[What to produce]
Return verbatim everything from the first line through the line that contains "return Vector(((DISH_HALF - inset)", and stop there.

[Data section]
____
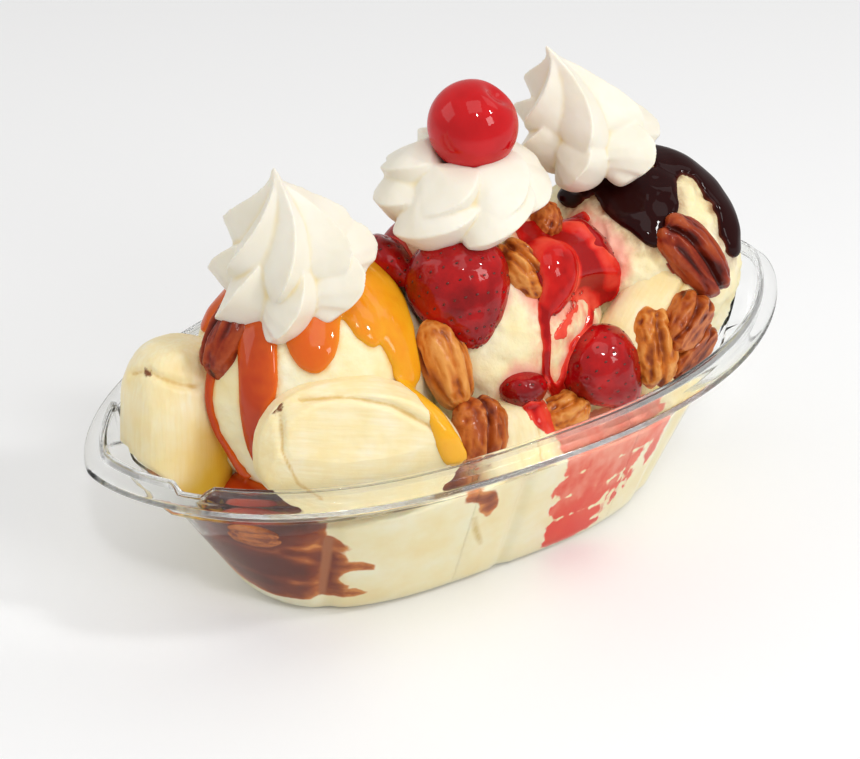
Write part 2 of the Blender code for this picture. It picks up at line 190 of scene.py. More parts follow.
def dish_profile(angle):
    """The sheet's upper face along one column: (corner, rounding) from the floor out to the flange."""
    foot_x = math.copysign(abs(math.cos(angle)) ** (2.0 / FOOT_SQUARE), math.cos(angle))
    foot_y = math.sin(angle)
    rim_x = float(rim_share(foot_x))
    width = (1.0 - min(abs(rim_x), 1.0) ** PLAN_POWER) ** PLAN_SOFTNESS * math.copysign(1.0, foot_y)

    def rim(inset, level):
        return Vector(((DISH_HALF - inset) * rim_x, (DISH_SIDE - inset) * width, level))

    foot = Vector((FOOT_HALF * foot_x, FOOT_SIDE * foot_y, SHEET))
    climb = min(max((abs(rim_x) * BOWL_HALF - 86.0 * MM) / (6.0 * MM), 0.0), 1.0)
    level = LEDGE_LEVEL + (SHELF_LEVEL - LEDGE_LEVEL) * climb
    bowl = Vector((BOWL_HALF * rim_x, BOWL_SIDE * width, SHELF_LEVEL))
    edge = foot.lerp(bowl, (level - SHEET) / (SHELF_LEVEL - SHEET))
    inward = Vector((-foot_x, -foot_y, 0.0)).normalized()
    flute = sum(max(0.0, 1.0 - ((foot.x - place) / FLUTE_HALF) ** 2) for place in FLUTES)
    groove = inward * FLUTE_DEPTH * flute
    wall_low = foot.lerp(edge, 0.09) + groove
    corner_in = Vector(((FOOT_HALF - FOOT_ROUND) * foot_x, (FOOT_SIDE - FOOT_ROUND) * foot_y, SHEET))
    corner = corner_in * 0.25 + (foot + groove * 0.7) * 0.5 + wall_low * 0.25
    dip = min(1.0, 2.2 * max(0.0, 1.0 - ((rim_x * DISH_HALF - NOTCH) / NOTCH_HALF) ** 2))
    top = RIM_TOP - (RIM_TOP - FLANGE_LEVEL) * 0.85 * dip
    return [
        (corner_in, 1.2), (corner, 1.2), (wall_low, 1.0), (foot.lerp(edge, 0.86) + groove, 1.5), (edge, 0.5),
        (rim(7.0 * MM, level + 0.8 * MM), 0.5), (rim(6.5 * MM, top - 0.8 * MM * (1 - dip)), 0.3),
        (rim(5.8 * MM, top), 0.3), (rim(4.6 * MM, top), 0.3), (rim(4.1 * MM, FLANGE_LEVEL), 0.4),
        (rim(0.0, FLANGE_LEVEL - 0.2 * MM), 0.0)]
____
[The answer]
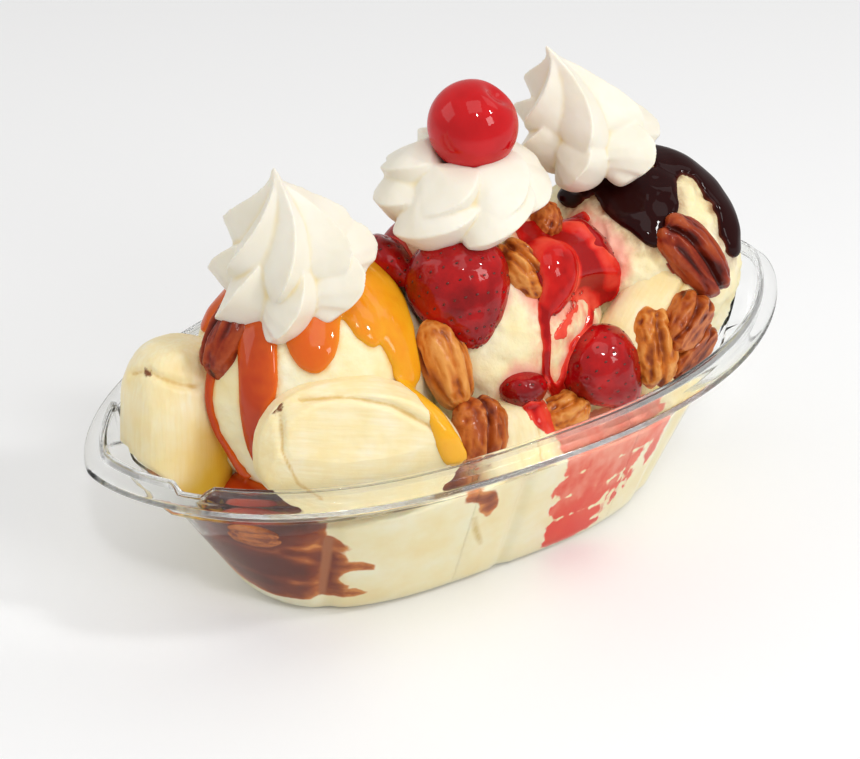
Write part 2 of the Blender code for this picture. It picks up at line 190 of scene.py. More parts follow.
def dish_profile(angle):
    """The sheet's upper face along one column: (corner, rounding) from the floor out to the flange."""
    foot_x = math.copysign(abs(math.cos(angle)) ** (2.0 / FOOT_SQUARE), math.cos(angle))
    foot_y = math.sin(angle)
    rim_x = float(rim_share(foot_x))
    width = (1.0 - min(abs(rim_x), 1.0) ** PLAN_POWER) ** PLAN_SOFTNESS * math.copysign(1.0, foot_y)

    def rim(inset, level):
        return Vector(((DISH_HALF - inset) * rim_x, (DISH_SIDE - inset) * width, level))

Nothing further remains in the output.